Moving vs Traveling: Reflections from "Life of Pi"
I recently finished reading Yann Martel's book,
Life of Pi
. I had heard of it, because of the movie version released last year, but I didn't see the movie and really wasn't sure what it was about. From the movie previews I thought it was something about a young man lost at sea on a lifeboat with a tiger. That's an interesting twist on the basic ocean survival theme, but it never struck me as compelling enough to see the movie or investigate the book. I did gather that the book was doing well internationally and the movie was so-so, and I left it at that.Then, recently, my wife read the book and was enthralled with it. So I read it upon her recommendation and became enthralled myself. Yes, the story action is mostly of a teenaged Indian boy who survives a ship sinking only to end up on a lifeboat with an adult Bengal tiger. Just that aspect of the book is engrossing and makes it a page-turner. But overall, the story is about religion. It is an involved parable that speaks to how our religions are stories that we embrace to help us through life. That's all I'll say about that here. I get into it much more in my review of the book that I've posted on Goodreads .
For this journal entry, and maybe for some more to come, I want to reflect on some of the themes and points Mr. Martel makes in his book. Life of Pi was one of those works that spoke to me on many different levels as I read it. There was much that I related to and "amened" as I read, and I discovered even more as I wrote my review. For example, he makes a really good point about moving.
I've made a number of moves with my family. I mean physical moves--packing up our stuff and moving to another city or part of the same city. A number of them involved house purchases. Why did we do this? If asked that question at those times I would have replied something about going to a better job opportunity, school district, compatible environment or some such. But Mr. Martel stated my reasons very accurately:
People move because of the wear and tear of anxiety. Because of the gnawing feeling that no matter how hard they work their efforts will yield nothing, that what they build up in one year will be torn down in one day by others. Because of the impression that the future is blocked up, that they might do all right but not their children. Because of the feeling that nothing will change, that happiness and prosperity are possible only somewhere else.
Yes, that's exactly why we moved when we moved. And there was good and bad with each move. In none of them did we find that place that was "just right" for us. We ended up coming back to our home city, but then moved around a lot within it. I think we have lived in its every major section and found, once again, that there is good and bad aspects to all of them. All-in-all, we did manage to provide decent places for our kids to grow up and we are currently in a place and a house where we're comfortable.

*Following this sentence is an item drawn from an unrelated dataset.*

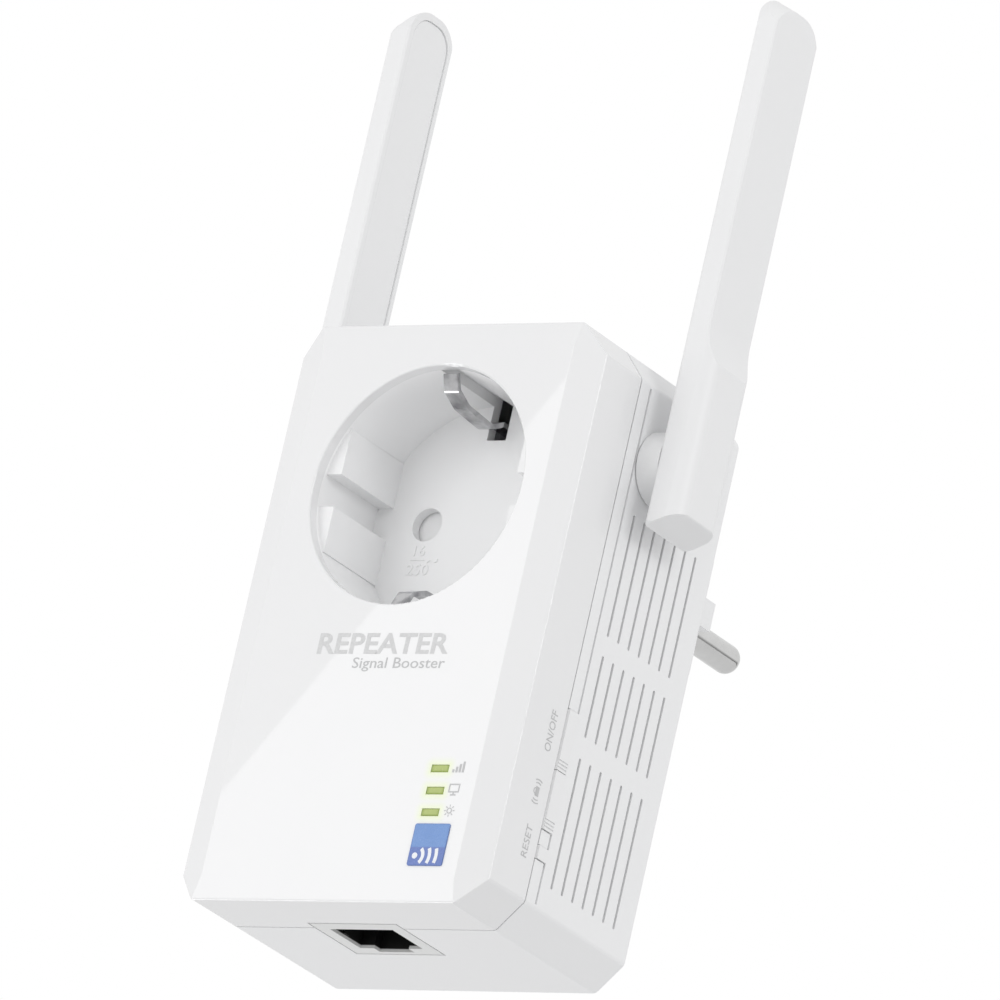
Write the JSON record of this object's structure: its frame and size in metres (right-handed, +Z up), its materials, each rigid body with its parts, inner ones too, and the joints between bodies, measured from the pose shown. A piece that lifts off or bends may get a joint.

But we never found that the move was the answer. The "wear and tear of anxiety" always caught up with us. We found that happiness and prosperity were conditions we had to create for ourselves, wherever we happen to be (though "prosperity" is a matter of definition). I think we've stopped looking for that in a place. If we move again, it will be with different motivations.
Now I must make a distinction between moving and traveling. Moving from one residence to another has been, for me, an act of trying to find something, as Mr. Martel stated so well. Traveling, has been an act of trying to experience something. In the little of it I've done, it has always been a seeking for what Joseph Campbell says is that "rapture of being alive." I have made the seeking of that rapture my quest, whether actually doing it or just dreaming about it.
Travel, as an idea and experience, is a classic metaphor and symbol for life lived fully. It is used that way in the recent Walter Mitty movie, and it was what moved me so much when a celebrity visited my city who was known for his travels.
And yet, though travel is widely conceived as a means to "broaden the mind," that broadening can also occur when much spiritual or emotional distance is covered rather than physical miles. Such inner traveling can take us to a new perspective. Indeed, it can be so new that treading our worn paths is like breaking new ground. We see, for the first time, what has always been there but overlooked. This occurred for Mr. Martel's hero, Pi, when taking a familiar way home after a time of spiritual inspiration on a visit:
...I suddenly felt I was in heaven. The spot was in fact no different from when I had passed it not long before, but my way of seeing it had changed. The feeling, a paradoxical mix of pulsing energy and profound peace, was intense and blissful...I knelt a mortal; I rose an immortal. I felt like the centre of a small circle coinciding with the centre of a much larger one.
I think our being becomes lighter at such times. We live then at a higher frequency and concentration. These are the only times in our lives that we remember with clarity, and so we are motivated to strive for them. This is the quest of the holy and the wise, each approaching from their preferred direction.
Moving might be necessary and even a positive, but traveling is usually better, especially if it's done out of a desire for experience. In either case, the distance covered is best measured on the inside.